BarrierWatch: characterizing multithreaded workloads across and within program-defined epochs

Abstract

Characterizing the dynamic behavior of a program is essential for optimizing the program on a given system. Once the program's repetitive execution phases (and their boundaries) have been correctly identified, various phase-aware optimizations can be applied. Multithreaded workloads exhibit dynamic behavior that is further affected by the sharing of data and platform resources. As computer systems and workloads become denser and more parallel, this effect will intensify the dynamicity of the executed workload. In this work, we introduce a new relaxed concept for a parallel program phase, called epoch.

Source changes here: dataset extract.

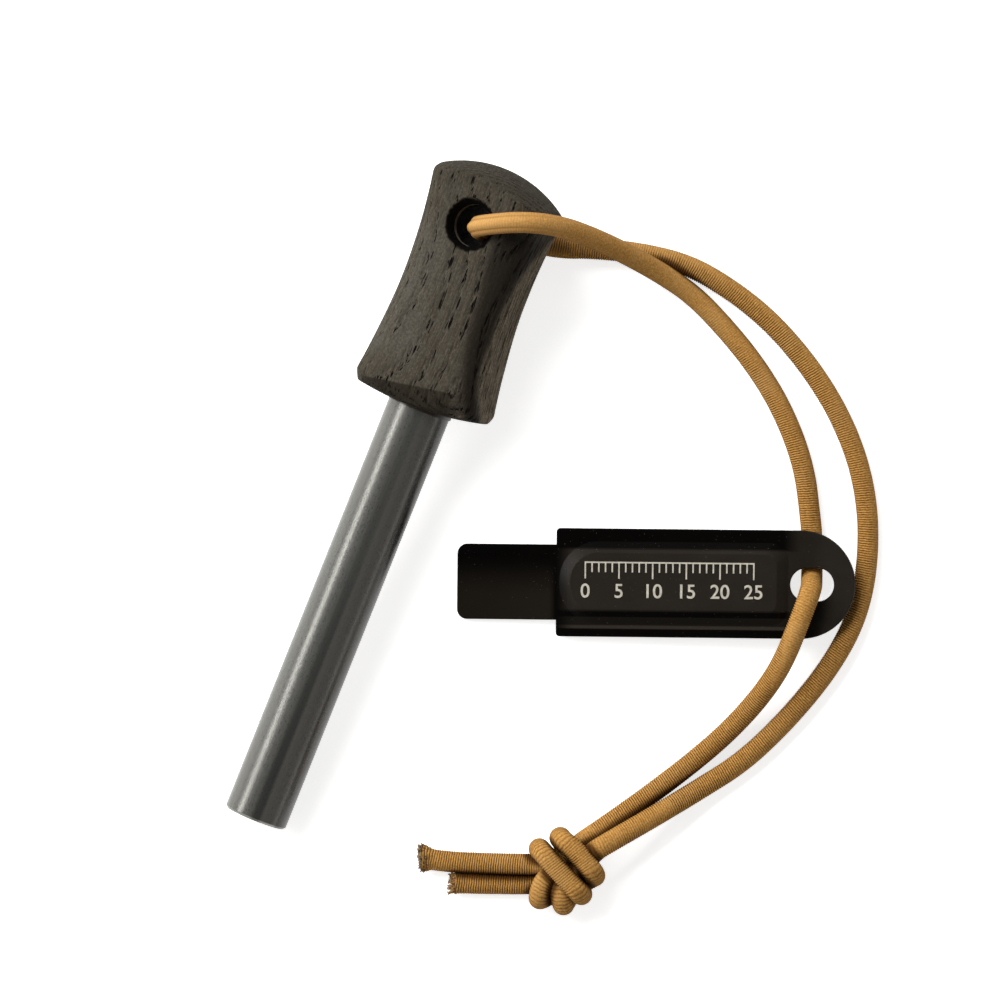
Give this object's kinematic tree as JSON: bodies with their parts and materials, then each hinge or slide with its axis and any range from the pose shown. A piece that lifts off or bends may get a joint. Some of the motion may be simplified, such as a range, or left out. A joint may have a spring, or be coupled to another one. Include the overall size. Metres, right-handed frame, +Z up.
{
  "type": "ferro rod fire starter",
  "caption": "Ferrocerium rod in a charred wooden handle, with a steel striker threaded on a knotted loop of elastic cord, laid out on a table.",
  "frame": {"origin": "on the table, under the middle of the box round handle, rod and striker", "axes": "+Y along the rod in plan, from its tip to the handle; +X to the striker and the loop of cord; +Z up from the table"},
  "size_m": [0.0842, 0.1032, 0.0247],
  "materials": {
    "charred_wood": "charred and oiled, open grain",
    "ferrocerium": "dark coated, drawn lengthwise",
    "set_glue": "set glue",
    "black_steel": "black semi-gloss coat",
    "cord_sheath": "woven, ribbed across",
    "rubber_core": "matt"
  },
  "bodies": {
    "tool": {"handle": "charred_wood", "ferro_rod": "ferrocerium", "epoxy_bond": "set_glue"},
    "lanyard": {"cord_front_sheath": "cord_sheath", "cord_front_core": "rubber_core", "cord_back_sheath": "cord_sheath", "cord_back_core": "rubber_core", "tail_long_sheath": "cord_sheath", "tail_long_core": "rubber_core", "tail_short_sheath": "cord_sheath", "tail_short_core": "rubber_core", "cord_knot": "cord_sheath"},
    "striker": {"striker": "black_steel"}
  },
  "joints": [
    {"name": "lanyard_swing", "type": "hinge", "parent": "tool", "child": "lanyard", "pos_m": [-0.02948, 0.04244, 0.01185], "axis": [0, 0, 1], "range_deg": [-12, 20]},
    {"name": "striker_swivel", "type": "hinge", "parent": "lanyard", "child": "striker", "pos_m": [0.03419, 0.01148, 0.0043], "axis": [-0.0654, -0.0255, 0.9975], "range_deg": [-35, 18]}
  ]
}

Epochs are defined as time intervals between global synchronization points that programmers insert into their program codes for correct parallel execution. We characterize the behavior of multithreaded workloads across and within epochs and show that epochs have consistent and repetitive behaviors while their boundaries naturally indicate a shift in program behavior. We show that epoch changes can be easily captured at run time without complex monitoring and decision mechanisms and we employ simple run-time techniques to enable epoch-based adaptation. To highlight the efficacy of our approach, we present a case study of an epoch-based adaptive chip multiprocessor (CMP) architecture. We conclude that our approach provides an attractive new framework for lightweight phase-based resource management for future CMPs.